Overall, AOL reported a profit of $2 million, or 2 cents a share, down from $20.8 million, or 22 cents a share, a year earlier. Revenue increased 6 percent to $561.3 million.

Analysts on Wall Street expected per-share earnings of 35 cents on revenue of $549 million, on average.
AOL still faces intense competition for ad dollars not only from traditional media companies but also from the likes of Google and Facebook, which are growing their ad businesses faster. AOL’s advertising revenue growth of 14 percent in the third quarter compares to Facebook’s 66 percent.

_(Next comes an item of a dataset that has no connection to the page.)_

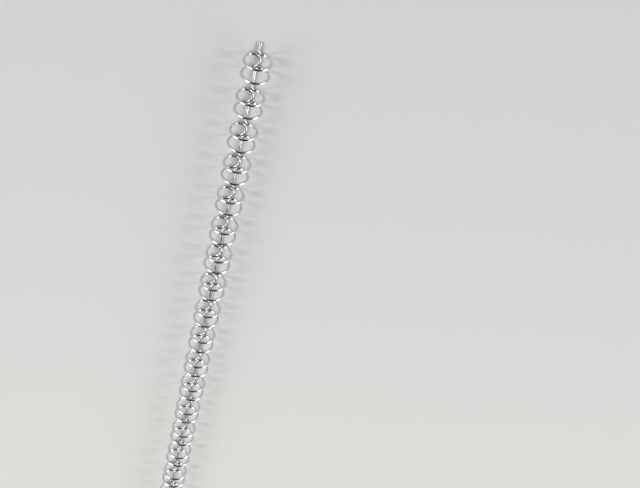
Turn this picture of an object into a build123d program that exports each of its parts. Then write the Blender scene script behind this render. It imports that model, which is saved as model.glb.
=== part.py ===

But AOL topped Google as the property with the most video ads watched in September, with 3.7 billion views compared to the YouTube parent’s 3.2 billion in ComScore’s Web video rankings for that month. In fact, those 3.7 billion ads were the largest number by a single property ever recorded by ComScore.

Google sites remained, by far, the top online video properties by unique viewers.

The higher restructuring costs in the latest period likely are related to substantial cuts at its local-news outfit Patch.com during the latest period, including layoffs. Last quarter, Armstrong said AOL would be removing costs from the operation and potentially exiting some of the hundreds of Patch local news sites.Among those let go was former Creative Director Abel Lenz, whom Armstrong fired off-the-cuff in front of the Patch team when Lenz reportedly ignored his boss’s instructions against recording the confidential meeting. Armstrong later apologized.